Aimez-vous les mélos ? La
Gioconda ne se limite pas à la danse des heures, même
immortalisée et parodiée dans Fantasia. C'est un sombre
mélodrame que Victor Hugo a troussé avec tous les excès
du drame romantique : il est à prendre, avec les conventions du
genre, ou à laisser. Certains critiques feront la fine bouche, se
pinceront le nez et parleront de musique et d'effets faciles. Nous ne bouderons
pas notre plaisir, car depuis combien de temps La Gioconda n'a-t-elle
pas été donnée à Paris ? Il faut en revanche
oublier les interprétations légendaires des Callas, Cerquetti,
Scotto, Corelli, Simionato, Gavazzeni et autre Siepi de l'âge d'or,
sous peine d'être cruellement déçu.
La production du Deutsche Oper a trente
ans et reconstitue des décors contemporains de Ponchielli. Pas de
vaisseau spatial ou de métro, mais une Venise de carton on ne peut
plus fidèle au livret. Cela tombe parfois dans le kitsch avec le
vaisseau d'Enzo au deuxième acte qui fait vraiment bateau de bande
dessinée alla Peter Pan. En revanche, au troisième
acte, pour le palais d'Alvise, les éclairages rasants donnent une
idée des couleurs que devaient voir les spectateurs du XIXe siècle.

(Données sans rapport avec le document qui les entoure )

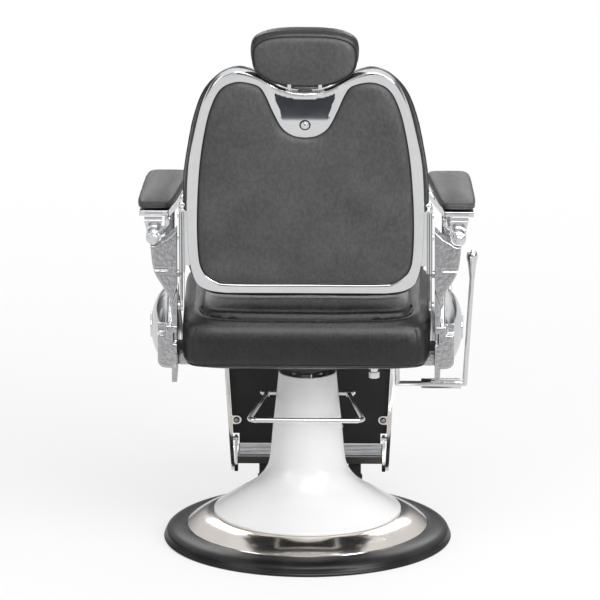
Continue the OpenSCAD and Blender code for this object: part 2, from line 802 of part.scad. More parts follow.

Paolo Olmi n'a peut-être pas
pu bénéficier d'un nombre suffisant de répétitions
avec un orchestre qui joue presque tous les soirs des oeuvres différentes.
A plusieurs reprises, la fosse est en avance ou en retard par rapport à
la scène, obligeant le chef à multiplier les moulinets. Par
moments, ses tempi sont trop lents et les enchaînements entre
les différentes scènes manquent de vivacité.
Sur scène, Barnaba est un vrai
méchant de mélodrame, odieux jusqu'au bout. Il est chanté
par un Alberto Mastromarino juste correct. Son air du premier acte (une
sorte de "credo" façon Iago) ainsi que celui du deuxième,
n'ont pas le panache requis et les aigus restent dans la gorge. J'avoue
ne pas aimer le timbre de Walter Fraccaro qui interprète Enzo. La
voix n'est pas très puissante et reste pourtant avare de nuances.
Son "Cielo e mar" du deuxième acte manque de poésie, le frisson
n'est pas au rendez-vous. L'Alvise d'Arutjun Kotchinian, quant à
lui, est un peu emprunté et statique sur le plan du jeu, mais il
exécute proprement son air du troisième acte.
Sa partenaire, Michaela Schuster, remplaçant
Mihoko Fujimara, souffrante, on peut comprendre que le duo du troisième
acte ne fasse pas les étincelles souhaitées. Ce remplacement
l'a sans doute empêchée d'interpréter avec plus d'intensité
et de justesse son personnage. Toutefois, la voix possède l'ambitus
du rôle et elle se tire avec les honneurs de son duo avec Gioconda.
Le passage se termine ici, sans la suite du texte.